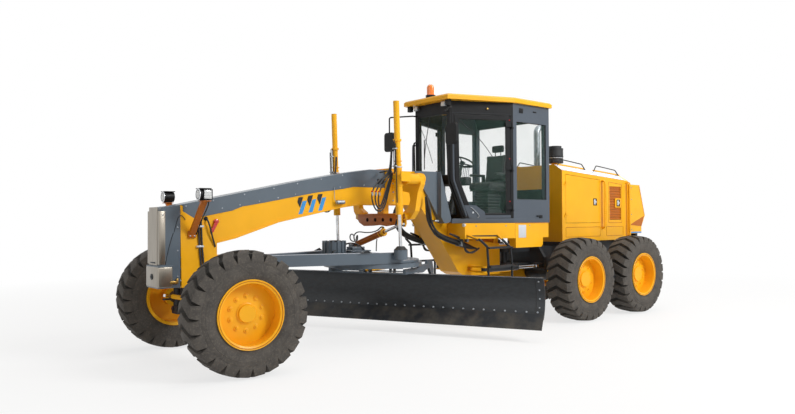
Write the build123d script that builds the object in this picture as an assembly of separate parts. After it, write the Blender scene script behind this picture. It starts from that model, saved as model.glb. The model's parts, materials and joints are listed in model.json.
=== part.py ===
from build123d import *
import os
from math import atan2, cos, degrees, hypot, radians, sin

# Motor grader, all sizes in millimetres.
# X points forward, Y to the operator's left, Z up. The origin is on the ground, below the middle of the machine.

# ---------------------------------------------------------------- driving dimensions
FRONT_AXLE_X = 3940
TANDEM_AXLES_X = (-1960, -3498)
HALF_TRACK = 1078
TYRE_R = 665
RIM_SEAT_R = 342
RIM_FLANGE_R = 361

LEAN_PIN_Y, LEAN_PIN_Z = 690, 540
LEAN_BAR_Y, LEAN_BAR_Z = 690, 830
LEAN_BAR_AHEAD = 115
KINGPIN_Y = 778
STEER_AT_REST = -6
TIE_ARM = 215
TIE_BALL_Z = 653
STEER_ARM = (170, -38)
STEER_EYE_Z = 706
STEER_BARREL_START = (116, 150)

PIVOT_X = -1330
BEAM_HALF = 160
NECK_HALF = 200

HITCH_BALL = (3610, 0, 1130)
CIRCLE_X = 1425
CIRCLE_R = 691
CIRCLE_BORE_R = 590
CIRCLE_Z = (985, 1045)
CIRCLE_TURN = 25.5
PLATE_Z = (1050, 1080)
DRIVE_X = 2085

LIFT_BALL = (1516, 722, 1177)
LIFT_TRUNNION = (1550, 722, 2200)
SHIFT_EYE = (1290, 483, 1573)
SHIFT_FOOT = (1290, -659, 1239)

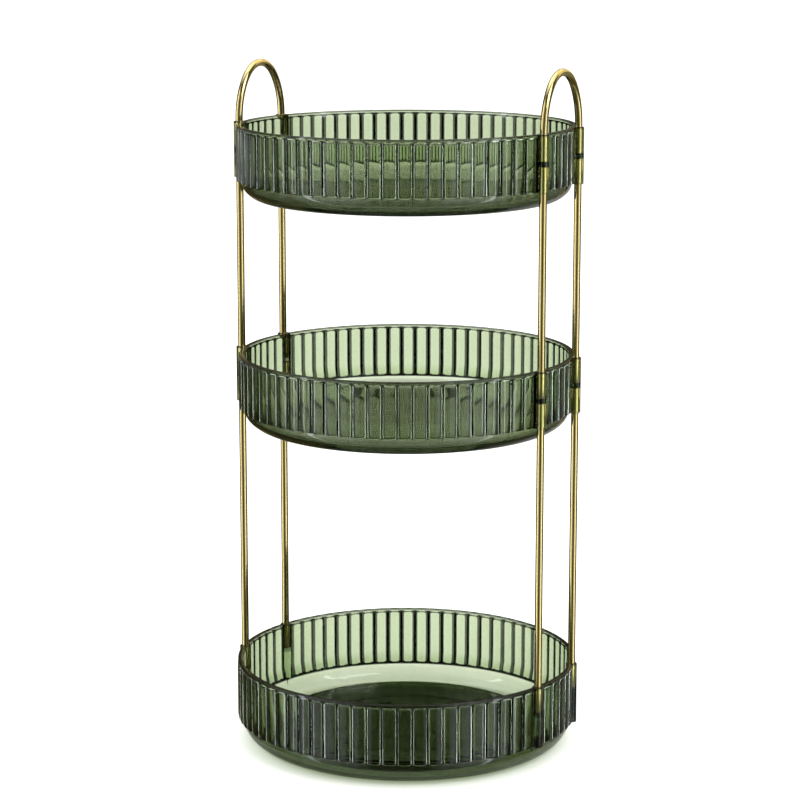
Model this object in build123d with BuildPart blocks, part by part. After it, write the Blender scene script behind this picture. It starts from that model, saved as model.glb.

----

● REQUIRED WORK
Can you give every line above again, exactly as written?

● ANSWER TO THIS PROBLEM
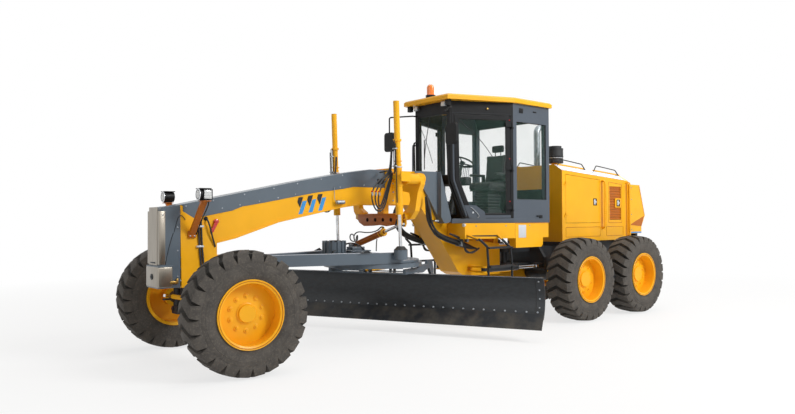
Write the build123d script that builds the object in this picture as an assembly of separate parts. After it, write the Blender scene script behind this picture. It starts from that model, saved as model.glb. The model's parts, materials and joints are listed in model.json.
=== part.py ===
from build123d import *
import os
from math import atan2, cos, degrees, hypot, radians, sin

# Motor grader, all sizes in millimetres.
# X points forward, Y to the operator's left, Z up. The origin is on the ground, below the middle of the machine.

# ---------------------------------------------------------------- driving dimensions
FRONT_AXLE_X = 3940
TANDEM_AXLES_X = (-1960, -3498)
HALF_TRACK = 1078
TYRE_R = 665
RIM_SEAT_R = 342
RIM_FLANGE_R = 361

LEAN_PIN_Y, LEAN_PIN_Z = 690, 540
LEAN_BAR_Y, LEAN_BAR_Z = 690, 830
LEAN_BAR_AHEAD = 115
KINGPIN_Y = 778
STEER_AT_REST = -6
TIE_ARM = 215
TIE_BALL_Z = 653
STEER_ARM = (170, -38)
STEER_EYE_Z = 706
STEER_BARREL_START = (116, 150)

PIVOT_X = -1330
BEAM_HALF = 160
NECK_HALF = 200

HITCH_BALL = (3610, 0, 1130)
CIRCLE_X = 1425
CIRCLE_R = 691
CIRCLE_BORE_R = 590
CIRCLE_Z = (985, 1045)
CIRCLE_TURN = 25.5
PLATE_Z = (1050, 1080)
DRIVE_X = 2085

LIFT_BALL = (1516, 722, 1177)
LIFT_TRUNNION = (1550, 722, 2200)
SHIFT_EYE = (1290, 483, 1573)
SHIFT_FOOT = (1290, -659, 1239)

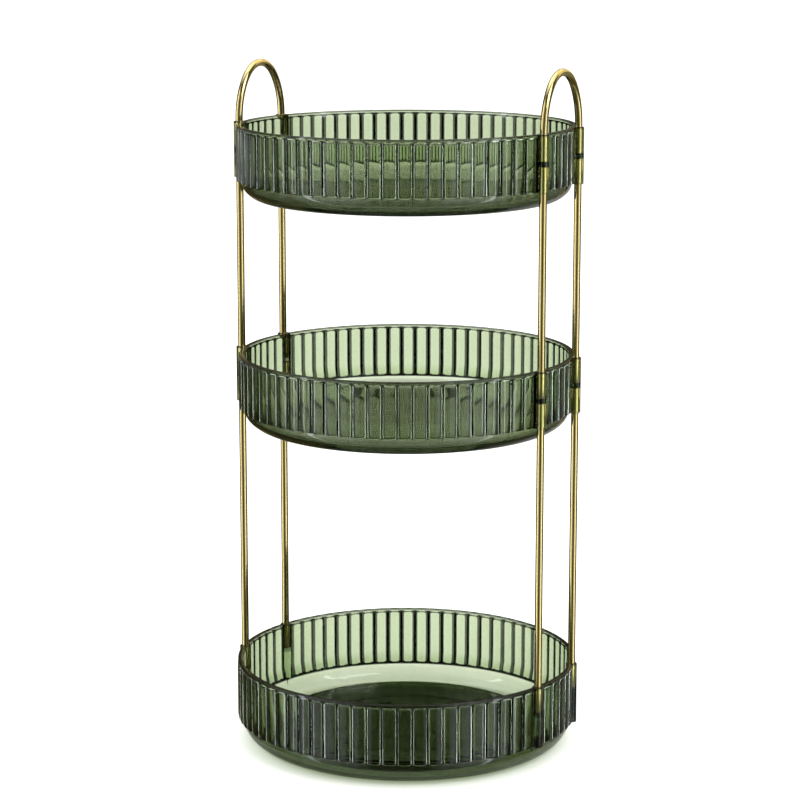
Model this object in build123d with BuildPart blocks, part by part. After it, write the Blender scene script behind this picture. It starts from that model, saved as model.glb.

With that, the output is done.